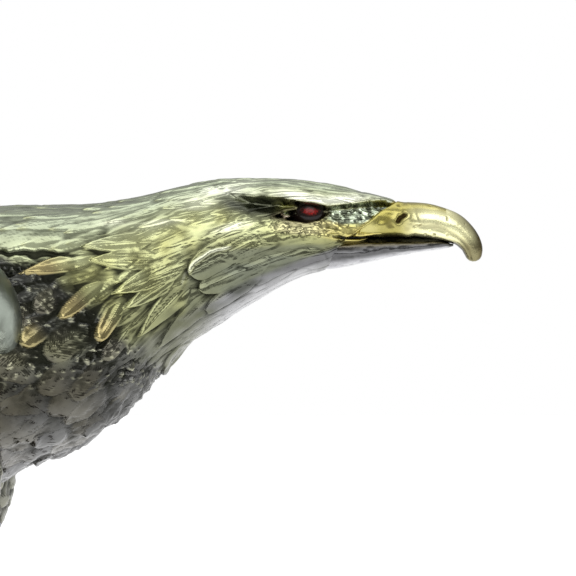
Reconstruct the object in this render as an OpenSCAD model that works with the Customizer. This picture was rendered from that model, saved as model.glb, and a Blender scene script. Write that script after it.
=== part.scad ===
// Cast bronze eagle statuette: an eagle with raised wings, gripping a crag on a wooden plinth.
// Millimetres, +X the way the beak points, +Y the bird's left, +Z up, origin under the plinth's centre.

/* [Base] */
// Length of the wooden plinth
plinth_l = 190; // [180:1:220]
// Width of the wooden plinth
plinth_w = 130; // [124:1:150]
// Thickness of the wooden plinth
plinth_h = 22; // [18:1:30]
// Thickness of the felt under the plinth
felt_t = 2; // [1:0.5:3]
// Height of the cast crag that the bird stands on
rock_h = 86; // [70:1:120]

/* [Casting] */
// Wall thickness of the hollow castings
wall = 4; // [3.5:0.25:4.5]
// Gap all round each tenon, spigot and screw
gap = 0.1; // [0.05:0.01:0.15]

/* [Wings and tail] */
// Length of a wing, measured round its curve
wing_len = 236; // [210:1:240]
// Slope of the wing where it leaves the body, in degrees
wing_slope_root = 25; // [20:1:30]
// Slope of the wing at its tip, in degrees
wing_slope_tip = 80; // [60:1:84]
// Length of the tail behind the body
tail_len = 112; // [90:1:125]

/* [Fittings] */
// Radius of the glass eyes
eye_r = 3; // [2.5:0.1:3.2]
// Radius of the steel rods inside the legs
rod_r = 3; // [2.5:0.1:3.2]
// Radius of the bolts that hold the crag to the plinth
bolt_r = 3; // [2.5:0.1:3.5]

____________

Your output must be the lines of the material above, from the first through the line that contains "gap = 0.1; // [0.05:0.01:0.15]", copied exactly. Include both endpoints and nothing else.

> Exercise output
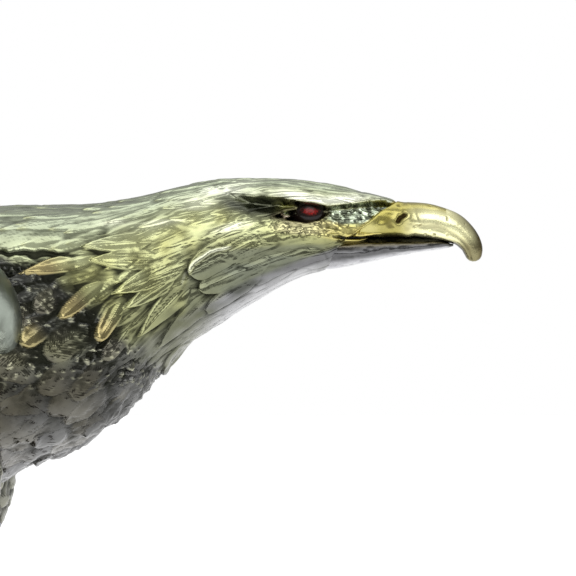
Reconstruct the object in this render as an OpenSCAD model that works with the Customizer. This picture was rendered from that model, saved as model.glb, and a Blender scene script. Write that script after it.
=== part.scad ===
// Cast bronze eagle statuette: an eagle with raised wings, gripping a crag on a wooden plinth.
// Millimetres, +X the way the beak points, +Y the bird's left, +Z up, origin under the plinth's centre.

/* [Base] */
// Length of the wooden plinth
plinth_l = 190; // [180:1:220]
// Width of the wooden plinth
plinth_w = 130; // [124:1:150]
// Thickness of the wooden plinth
plinth_h = 22; // [18:1:30]
// Thickness of the felt under the plinth
felt_t = 2; // [1:0.5:3]
// Height of the cast crag that the bird stands on
rock_h = 86; // [70:1:120]

/* [Casting] */
// Wall thickness of the hollow castings
wall = 4; // [3.5:0.25:4.5]
// Gap all round each tenon, spigot and screw
gap = 0.1; // [0.05:0.01:0.15]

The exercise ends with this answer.